Minefield (the nightly trunk build of Firefox) is actually pretty good about memory usage.  Here's how things went as opened a few tabs:

1 tab, 45MB

add Tom's Hardware: 50MB

add 59MB

add 59MB

add 68MB

...keep adding tabs until I reach 12: 95MB

So, Firefox is getting better about memory usage.  In Minefied, the memory use really seems to depend on what the content of the websites is.  When I opened, I didn't even notice it; the memory used got lost in the fluctuations caused by whatever background stuff Minefield was doing.



I think the reason why memory is not that big issue (in general) is because memory prices are very cheap, and almost no one talks about how much memory this or that program requires.

I bought 8 GB of memory and it didn't break the bank. My 32 windows only see 2.75 GB and my firefox takes sometimes 250 MB, so what! I'm still left with 2.5 GB, and if I REALLY need memory for a game I just quit firefox and everyone is happy. So if a browser is consuming 500 MB which is really extreme, it is still nothing.




I don't agree. Memory is definitely a big issue. If you have a 1.5GHz+ cpu with 512MB of RAM it should be enough to give you a smooth web experience, but nowadays browsers eat memory as hell... Today a 4 year old PC struggles to have 5 or 6 tabs open, and I think it's only the browsers fault. If browsers swallow al the physical mem available, your PC will start swapping and everything will get extremelly slow.

Oh, and Flash is also accountable for this too.

PS:  If you have 8GB RAM with a 32bit OS you might as well have tossed your money to the street. If you buy 4GB RAM (2x2GB) your 32bit Window$ should see it.



I bought 8 GB because I was thinking I will do a lot of 3D rendering. I already have 64 bit xp installed.

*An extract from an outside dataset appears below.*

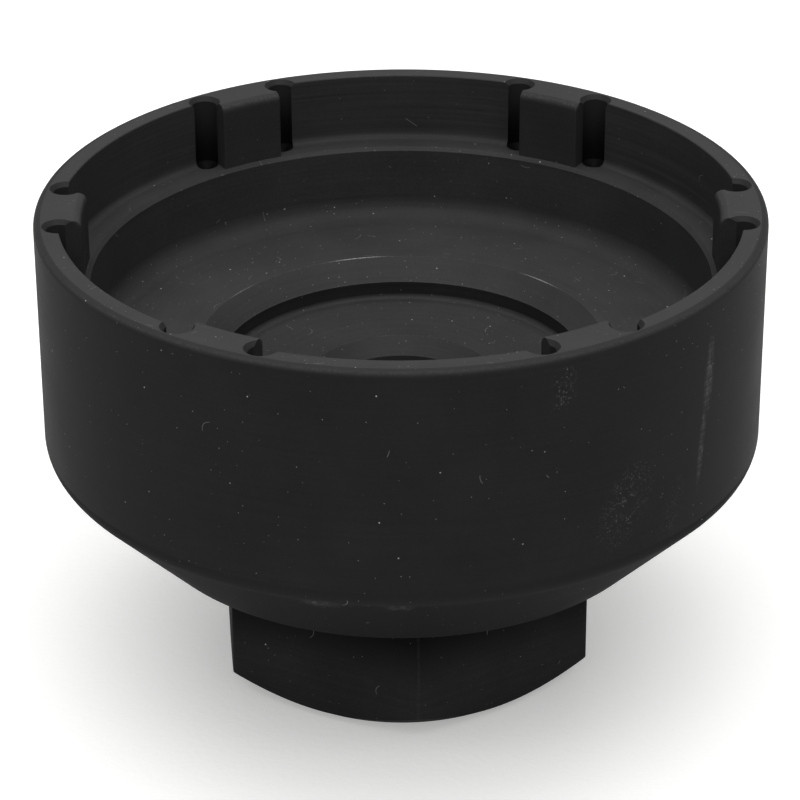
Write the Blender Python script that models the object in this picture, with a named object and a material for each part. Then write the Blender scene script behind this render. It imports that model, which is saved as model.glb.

But a 4 year old computer (and I hope it is a laptop) is really OLD. beside; you can easily upgrade it's memory to 3 GB. They are cheap now. So what is left? You can have 2.75 GB and in some cases xp 32Bit will recognize 3GB (my brother's PC does), so really there is no excuse for not having more than 1.5 GB of RAM.



The picture of the engine i think is a GM 2.0 litter 4 cylinder Ecotech Turbo.